5.3 Partially Observed MDPs

Partial observability can be addressed with finite-memory policies and linear approximators over feature maps of observation–action histories. Convergence of value and $Q$ -learning holds under filter-stability and appropriately relaxed covariance conditions, with special cases (perfect linearity, discretized basis) removing some requirements on the exploration policy (Kara, 20 May 2025).

6. Empirical Performance and Computational Considerations

Recent empirical work demonstrates that in low-dimensional, discrete action MDPs:

Log-linear NPG with compatible linear critics matches or outperforms neural architectures such as TRPO/PPO, both in sample efficiency and compute time, provided that features are well designed.
Linear approximations yield robustness to moderate observation noise and are computationally preferable when hand-crafted features are available, with significant speedups noted over neural network approaches in classical domains like CartPole and Acrobot (Srikanth, 27 May 2024).

A plausible implication is that, for small to moderate state/action spaces or settings where high-quality features can be engineered, linear policy approximation provides a strong tradeoff between practical performance and theoretical tractability.
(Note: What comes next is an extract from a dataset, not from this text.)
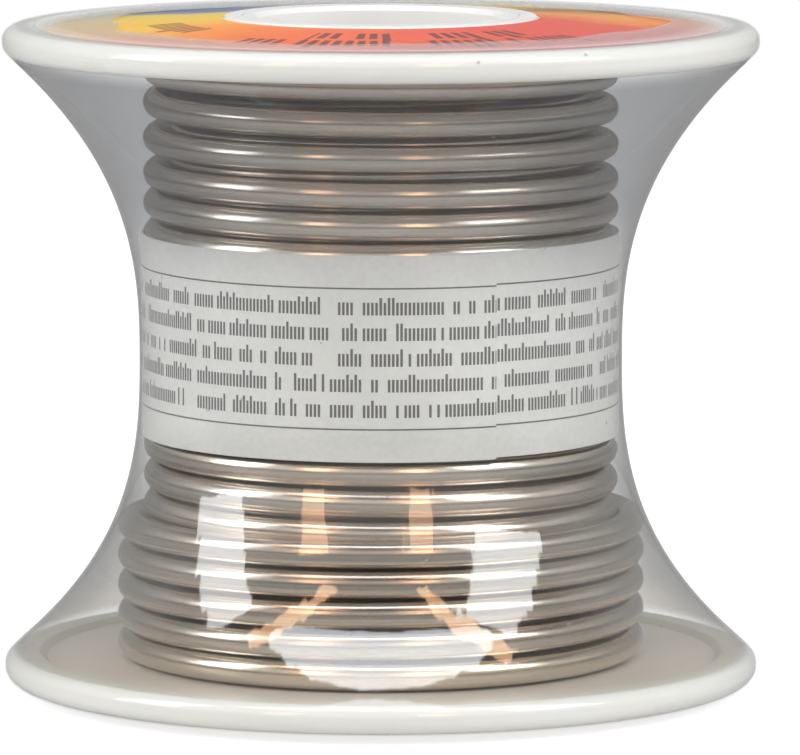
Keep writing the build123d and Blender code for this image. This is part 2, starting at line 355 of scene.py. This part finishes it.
def winding_route():
    """The wire's centreline from its start at the barrel, round every turn, to its cut end."""
    route = []
    layers = winding_layers()
    bulge = 1 / math.cos(math.pi / points_per_turn)     # because the smooth curve cuts inside its points
    for index, (radius, heights) in enumerate(layers):
        last_layer = index == len(layers) - 1
        turns = wire_end if last_layer else len(heights)
        for point in range(int(turns * points_per_turn) + (1 if last_layer else 0)):
            turned = point / points_per_turn
            here_radius, here_height = radius, height_at(heights, turned)
            other, share = index, 0
            if turned < climb_reach and index:
                other, share = index - 1, 0.5 - turned / (2 * climb_reach)
            if turned > turns - climb_reach and not last_layer:
                other, share = index + 1, 0.5 - (turns - turned) / (2 * climb_reach)
            if other != index:
                end_height = layers[other][1][-1 if other < index else 0]
                here_radius += (layers[other][0] - radius) * smooth(share)
                here_height += (end_height - here_height) * smooth(share)
            angle = back + 2 * math.pi * turned
            here_height += wander * math.sin(2 * angle + 1.9 * math.floor(turned))
            route.append((here_radius * bulge, angle, here_height))
    return [(r * math.cos(a), r * math.sin(a), z) for r, a, z in route]


def bent_wire(name, route, radius, round_steps, along_steps):
    """A round wire along a smooth route."""
    curve = bpy.data.curves.new(name, "CURVE")
    curve.dimensions = "3D"
    spline = curve.splines.new("NURBS")
    spline.points.add(len(route) - 1)
    for point, place in zip(spline.points, route):
        point.co = (*place, 1)
    spline.order_u = 3
    spline.use_endpoint_u = True
    spline.resolution_u = along_steps
    curve.resolution_u = along_steps
    curve.bevel_depth = radius
    curve.bevel_resolution = round_steps
    curve.use_fill_caps = True
    piece = bpy.data.objects.new(name, curve)
    bpy.context.scene.collection.objects.link(piece)
    return piece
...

7. Limitations and Open Directions

While linear approximations deliver strong statistical and computational properties, their expressivity is fundamentally limited by the choice of features. Manual basis construction is often necessary and performance degrades in highly nonlinear or large-scale domains unless supplemented by rich feature engineering or randomized bases.

Open directions include:

Automatic, data-driven or adaptive basis selection schemes,
Integration with nonlinear architectures, retaining the convexity properties of linear formulations,
Scalable variants for high-dimensional or structured domains, and
Theoretical analysis for hybrid or deep value architectures informed by the linear case (Pakiman et al., 2020, Kara, 20 May 2025).